Achieving synergetic anion-cation redox chemistry in freestanding amorphous vanadium oxysulfide cathodes toward ultrafast and stable aqueous zinc-ion batteries

Flexible aqueous zinc-ion batteries (AZIBs) with high safety and low cost hold great promise for potential applications in wearable electronics, but the strong electrostatic interaction between Zn2+ and crystalline structures, and the traditional cathodes with single cationic redox center remain stumbling blocks to developing high-performance AZIBs. Herein, freestanding amorphous vanadium oxysulfide (AVSO) cathodes with abundant defects and auxiliary anionic redox centers are developed via in situ anodic oxidation strategy. The well-designed amorphous AVSO cathodes demonstrate numerous Zn2+ isotropic pathways and rapid reaction kinetics, performing a high reversible capacity of 538.7 mAhg-1 and high-rate capability (237.8 mAhg-1@40Ag-1). Experimental results and theoretical simulations reveal that vanadium cations serve as the main redox centers while sulfur anions in AVSO cathode as the supporting redox centers to compensate local electron-transfer ability of active sites.

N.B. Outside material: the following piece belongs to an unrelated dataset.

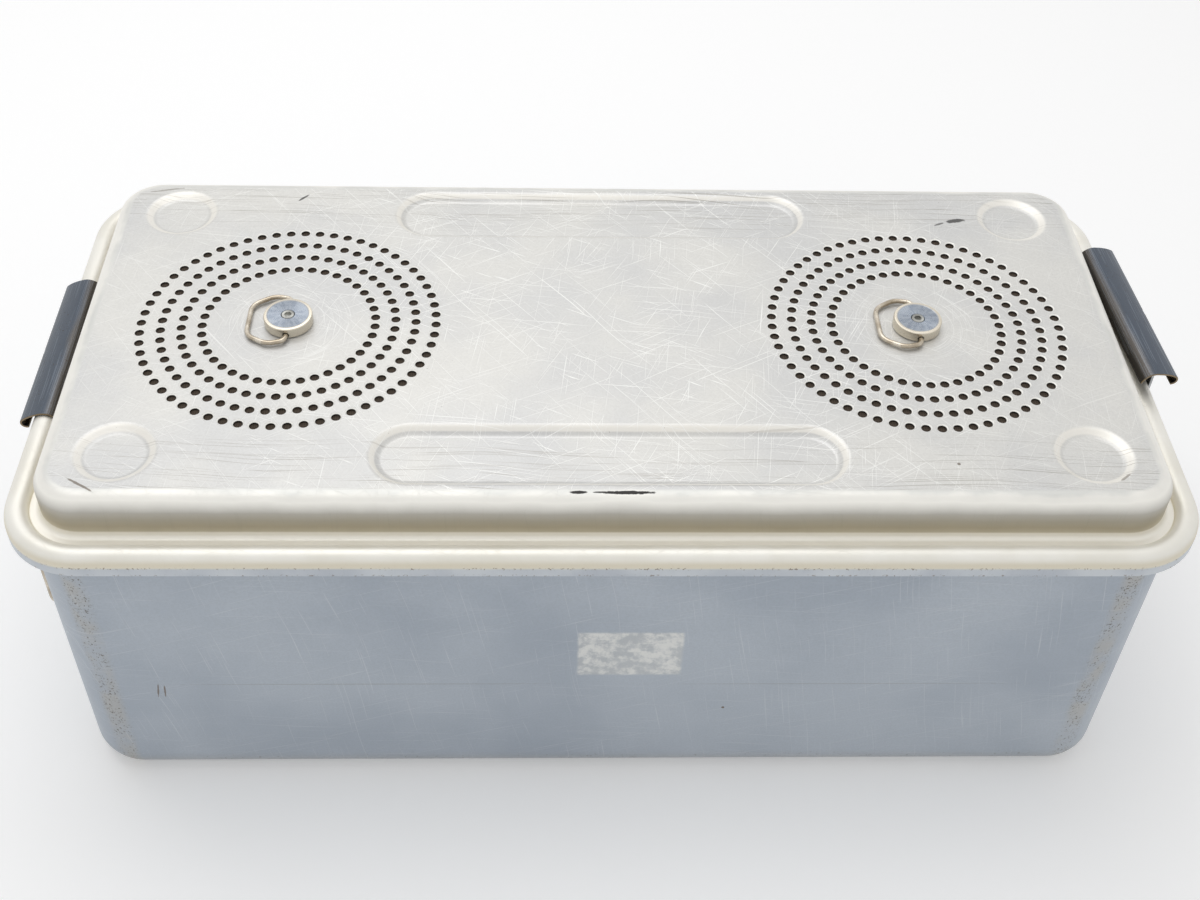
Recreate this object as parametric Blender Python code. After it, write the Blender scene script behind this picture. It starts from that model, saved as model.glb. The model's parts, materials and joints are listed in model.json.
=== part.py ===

Significantly, the amorphous structure with sulfur chemistry can tolerate volumetric change upon Zn2+/H+ insertion and weaken electrostatic interaction between Zn2+ and host materials. Consequently, the AVSO composites display alleviated structural degradation and exceptional long-term cyclability (89.8% retention after 20 000 cycles at 40 Ag-1). This work can be generally extended to various freestanding amorphous cathode materials of multiple redox reactions, inspiring development of designing ultrafast and long-life wearable AZIBs.